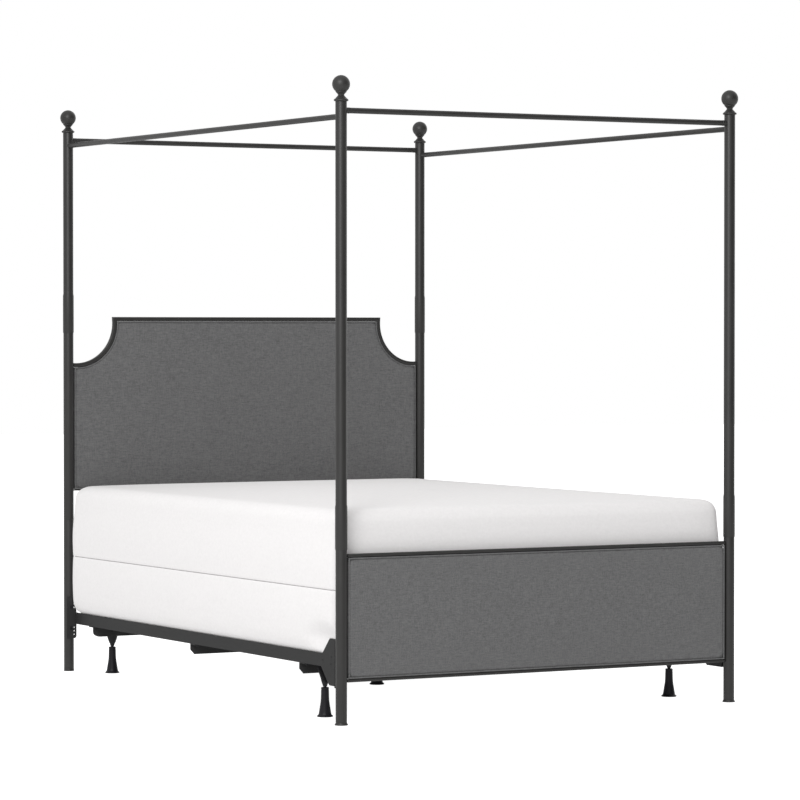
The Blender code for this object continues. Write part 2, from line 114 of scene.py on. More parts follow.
# ---------------------------------------------------------------- shapes
def filleted(points: Sequence[Point], radius: float, closed: bool = False, steps: int = 3) -> Outline:
    """Rounds the corners of a line of points.

    Args:
        points: the corners.
        radius: how far from each corner its rounding starts.
        closed: whether the last point joins the first.
        steps: how many short edges make up each rounding.

    Returns:
        The rounded line.
    """
    made: Outline = []
    count = len(points)
    for i, point in enumerate(points):
        if not closed and i in (0, count - 1):
            made.append(tuple(point))
            continue
        here = Vector(point)
        before = Vector(points[i - 1]) - here
        after = Vector(points[(i + 1) % count]) - here
        reach = min(radius, before.length * 0.45, after.length * 0.45)
        if reach < 1e-6 or before.angle(after, pi) > radians(165):
            made.append(tuple(point))
            continue
        first = here + before.normalized() * reach
        last = here + after.normalized() * reach
        for step in range(steps + 1):
            t = step / steps
            made.append(tuple(first * (1 - t) ** 2 + here * 2 * t * (1 - t) + last * t * t))
    return made


def as_piece(name: str, points: Sequence[Any], faces: Sequence[Any], sharp: float = 40) -> Piece:
    """Makes a piece from points and faces, with smooth shading and crisp edges.

    Args:
        name: the piece's name.
        points: its corners.
        faces: the corners of each face.
        sharp: edges that turn by more than this many degrees stay crisp.

    Returns:
        The new piece.
    """
    mesh = bpy.data.meshes.new(name)
    mesh.from_pydata([tuple(point) for point in points], [], [list(face) for face in faces])
    work = bmesh.new()
    work.from_mesh(mesh)
    bmesh.ops.recalc_face_normals(work, faces=work.faces)
    work.to_mesh(mesh)
    work.free()
    mesh.shade_smooth()
    mesh.set_sharp_from_angle(angle=radians(sharp))
    piece = bpy.data.objects.new(name, mesh)
    bpy.context.scene.collection.objects.link(piece)
    return piece


def turned(
    name: str,
    profile: Sequence[Point],
    at: Vector,
    axis: Vector = UP,
    segments: int = 48,
    ring: bool = False,
) -> Piece:
    """Makes a turned piece, such as a tube or a knob.

    Args:
        name: the piece's name.
        profile: (radius, height) points down its outer side, from its top.
        at: the point on its axis that heights are measured from.
        axis: the direction that heights rise in.
        segments: how many flats go round it.
        ring: whether the profile is closed, as it is for a tube.

    Returns:
        The new piece.
    """
    turns = [2 * pi * i / segments for i in range(segments)]
    turn_to = Vector(axis).to_track_quat("Z", "Y")
    points: list[Vector] = []
    rings: list[list[int]] = []
    for radius, height in profile:
        start = len(points)
        if radius < 1e-7:
            points.append(at + turn_to @ Vector((0, 0, height)))
            rings.append([start])
            continue
        points += [at + turn_to @ Vector((radius * cos(t), radius * sin(t), height)) for t in turns]
        rings.append(list(range(start, start + segments)))
    if ring:
        rings.append(rings[0])
    return as_piece(name, points, bridged(rings, segments))


def bridged(rings: Sequence[Sequence[int]], count: int) -> list[list[int]]:
    """Joins rings of points with faces.

    Args:
        rings: the points of each ring, where a ring of one point is a tip.
        count: how many points the full rings have.

    Returns:
        The faces between neighbouring rings.
    """
    faces: list[list[int]] = []
    for upper, lower in zip(rings, rings[1:]):
        for i in range(count):
            j = i + 1
            quad = (
                upper[i % len(upper)],
                lower[i % len(lower)],
                lower[j % len(lower)],
                upper[j % len(upper)],
            )
            face = list(dict.fromkeys(quad))
            if len(face) > 2:
                faces.append(face)
    return faces


def closed_off(points: Sequence[Vector], ring: Sequence[int]) -> list[list[int]]:
    """Fills a ring with triangles between its own points.

    Args:
        points: all the piece's points.
        ring: the ring's points, in order.

    Returns:
        The triangles.
    """
    return [[ring[i] for i in face] for face in tessellate_polygon([[points[i] for i in ring]])]


def swept(name: str, path: Outline, section: Outline, depth: float, cyclic: bool = False) -> Piece:
    """Makes a bent bar or cord whose path lies in an upright plane across the bed.

    Args:
        name: the piece's name.
        path: (x, z) points that the bar follows, with mitred corners.
        section: (across, along Y) points round the bar's section.
        depth: the Y of the path's plane.
        cyclic: whether the path's last point joins its first.

    Returns:
        The new piece.
    """
    count = len(path)
    points: list[Vector] = []
    for i, (x, z) in enumerate(path):
        here = Vector((x, z))
        back = here - Vector(path[i - 1]) if cyclic or i > 0 else None
        ahead = Vector(path[(i + 1) % count]) - here if cyclic or i < count - 1 else None
        back = (back or ahead).normalized()
        ahead = (ahead or back).normalized()
        normal = Vector((-back.y - ahead.y, back.x + ahead.x)).normalized()
        stretch = 1 / max(0.4, normal.dot(Vector((-back.y, back.x))))
        for across, along in section:
            reach = normal * across * stretch
            points.append(Vector((x + reach.x, depth + along, z + reach.y)))
    sides = len(section)
    rings = [list(range(i * sides, (i + 1) * sides)) for i in range(count)]
    if cyclic:
        faces = bridged(rings + [rings[0]], sides)
    else:
        faces = bridged(rings, sides) + [rings[0], rings[-1]]
    return as_piece(name, points, faces)


def circle(radius: float, count: int) -> Outline:
    """The points of a circle round the origin."""
    turns = [2 * pi * i / count for i in range(count)]
    return [(radius * cos(t), radius * sin(t)) for t in turns]


def divided(outline: Outline, counts: Sequence[int]) -> Outline:
    """Adds evenly spaced points to the edges of a closed outline.

    Args:
        outline: its corners.
        counts: how many parts each edge is cut into.

    Returns:
        The finer outline.
    """
    made: Outline = []
    for i, count in enumerate(counts):
        x0, y0 = outline[i]
        x1, y1 = outline[(i + 1) % len(outline)]
        made += [(x0 + (x1 - x0) * k / count, y0 + (y1 - y0) * k / count) for k in range(count)]
    return made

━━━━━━

• [Instructions for the task] Return exactly, please, the lines of the material from the first one down to and including the line where "steps: how many" appears.

• [Answer to the problem]
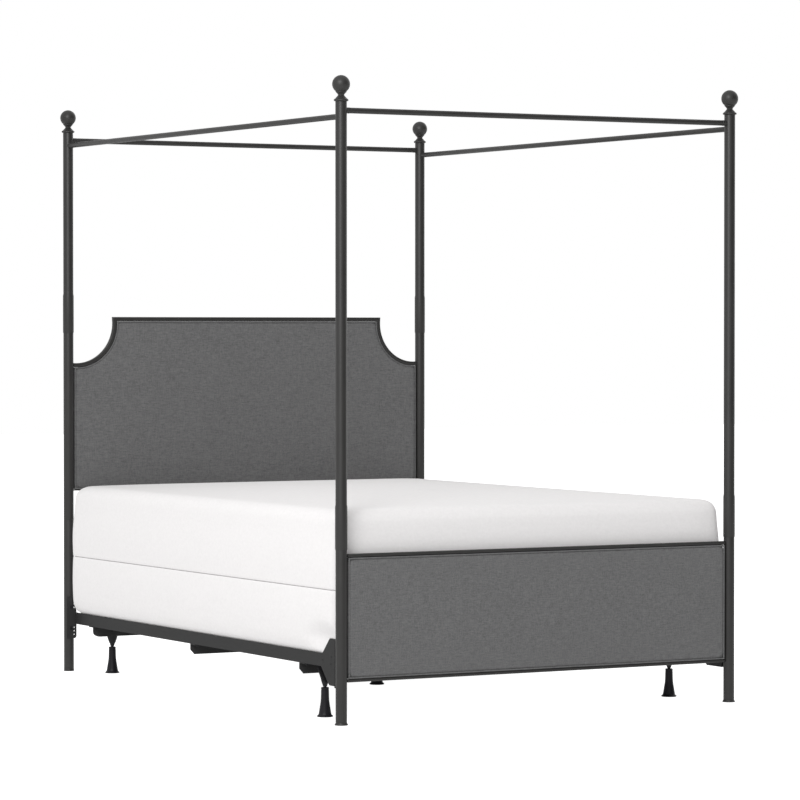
The Blender code for this object continues. Write part 2, from line 114 of scene.py on. More parts follow.
# ---------------------------------------------------------------- shapes
def filleted(points: Sequence[Point], radius: float, closed: bool = False, steps: int = 3) -> Outline:
    """Rounds the corners of a line of points.

    Args:
        points: the corners.
        radius: how far from each corner its rounding starts.
        closed: whether the last point joins the first.
        steps: how many short edges make up each rounding.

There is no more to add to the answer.